La imponente silueta del Arco de la Victoria, conocido popularmente como el Arco del Triunfo de Madrid, se erige en Moncloa como un recordatorio arquitectónico de una época que marcó de forma profunda la historia española. Levantado entre 1950 y 1956, en plena posguerra, su construcción obedeció a la voluntad del régimen franquista de dejar un símbolo monumental de la victoria militar tras la Guerra Civil.
Con 49 metros de altura, la estructura buscaba deliberadamente dialogar —e incluso rivalizar— con el Arco del Triunfo de París, una forma de inscribir la memoria del régimen en la tradición de los grandes poderes europeos que celebraban sus conquistas a través de la piedra y la verticalidad.

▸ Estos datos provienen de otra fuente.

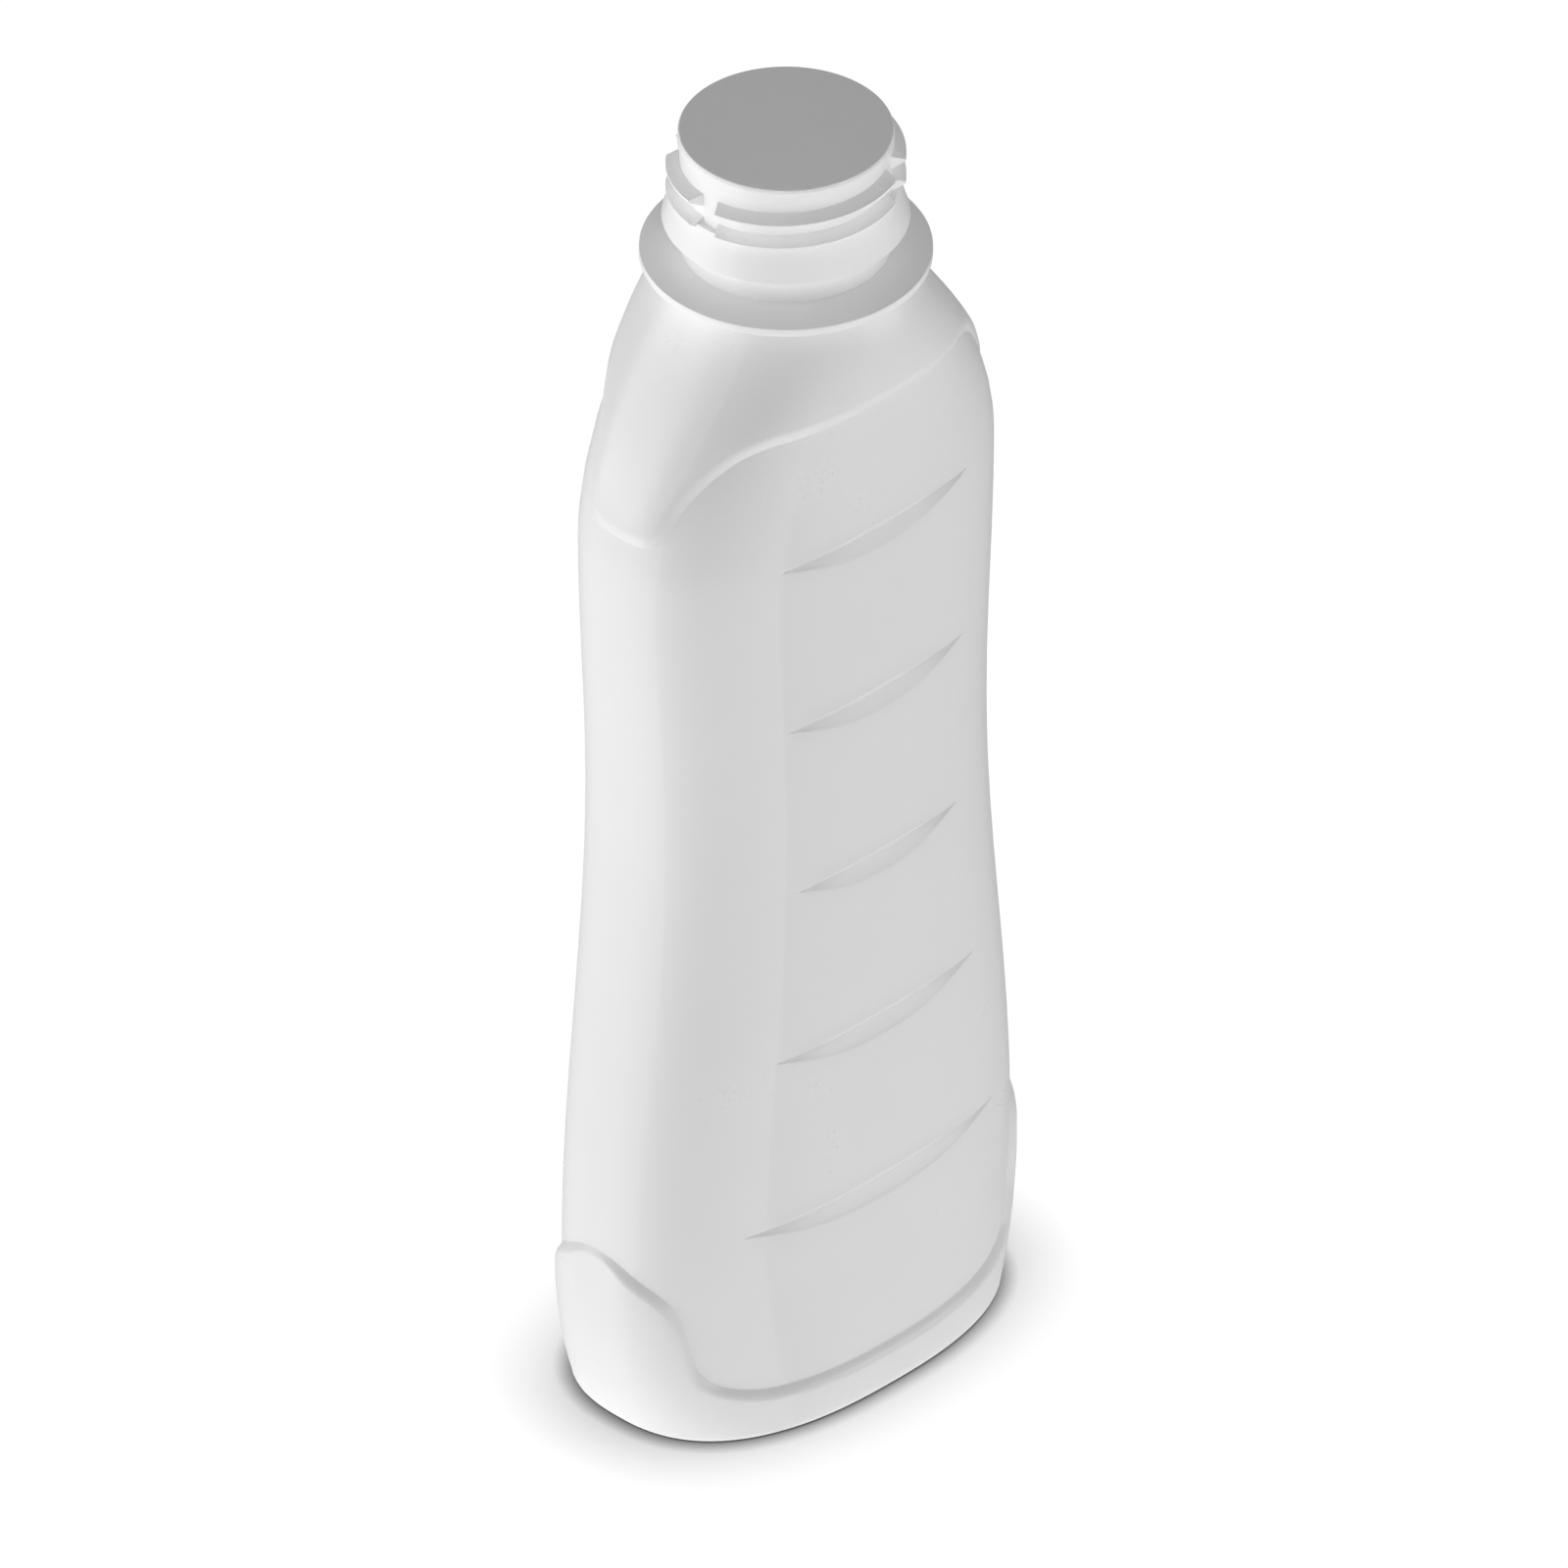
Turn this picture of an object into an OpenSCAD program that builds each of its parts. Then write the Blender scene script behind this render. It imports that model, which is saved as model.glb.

El proyecto fue impulsado por el Ministerio de Gobernación y contó con la participación de arquitectos como Modesto López Otero y Pascual Bravo Sanfeliú, figuras cercanas a los circuitos oficiales y académicos de la época. Su diseño, de un clasicismo depurado, responde a la estética monumentalista adoptada por el franquismo, que tomaba referencias del imperialismo romano y del neoclasicismo académico. Su monumentalidad, sin embargo, no debe entenderse solo como un gesto arquitectónico, sino también como un instrumento político: la piedra funcionaba tanto como construcción física como mensaje ideológico.
Una puerta para un relato de poder
El emplazamiento del arco no fue casual. Situado en la salida hacia la carretera de La Coruña y frente a la Ciudad Universitaria —escenario clave de la batalla de Madrid—, la obra se posiciona como una especie de marcador territorial. Simboliza la toma definitiva de la capital y, al mismo tiempo, articula una narrativa del espacio: quien entra en Madrid por el oeste atraviesa, simbólicamente, la puerta del triunfo franquista. La ciudad quedaba así definida por un relato monumental que otorgaba al régimen la facultad de ordenar no solo el territorio, sino también la memoria colectiva.
La inscripción en latín que recorre su fachada —Armis hic victor magnanimusque— y la figura ecuestre de Minerva coronando uno de sus frentes completan el programa simbólico de la obra. La iconografía se orienta a vincular la victoria militar con la idea de sabiduría, civilización y orden restaurado. En este sentido, el arco se articula como un artefacto propagandístico de alto impacto, diseñado para ser visible y legible incluso por quienes no compartían la lectura política que pretendía transmitir.
Memorias incómodas en el espacio público
Durante décadas, la presencia del Arco de la Victoria generó escasos debates públicos; formaba parte del paisaje, aceptado con la naturalidad que impone el paso del tiempo. Sin embargo, a partir de los años 2000 comenzaron a intensificarse las discusiones sobre la resignificación de los símbolos franquistas en el espacio urbano. Historiadores, urbanistas y asociaciones de memoria han planteado la necesidad de reinterpretar el monumento, contextualizarlo o, incluso, intervenirlo con dispositivos explicativos que permitan comprender su origen sin reproducir sus valores iniciales.
La legislación española en materia de memoria democrática ha reforzado en los últimos años esa mirada crítica sobre el patrimonio franquista. En este contexto, el Arco de la Victoria se ha convertido en un objeto de debate contemporáneo: ¿debe mantenerse tal como está, ser resignificado o transformarse? La discusión no se centra únicamente en la piedra, sino en la pregunta más amplia sobre cómo las sociedades gestionan los recuerdos incómodos que permanecen inscritos en la ciudad.
Interpretar antes que borrar
Con todo, más allá de la controversia política, el arco constituye un documento histórico de primer orden. Su solidez material y su ubicación estratégica permiten leer en él la trama urbana y cultural de la posguerra madrileña, así como las tensiones entre memoria, identidad y poder que persisten hasta hoy.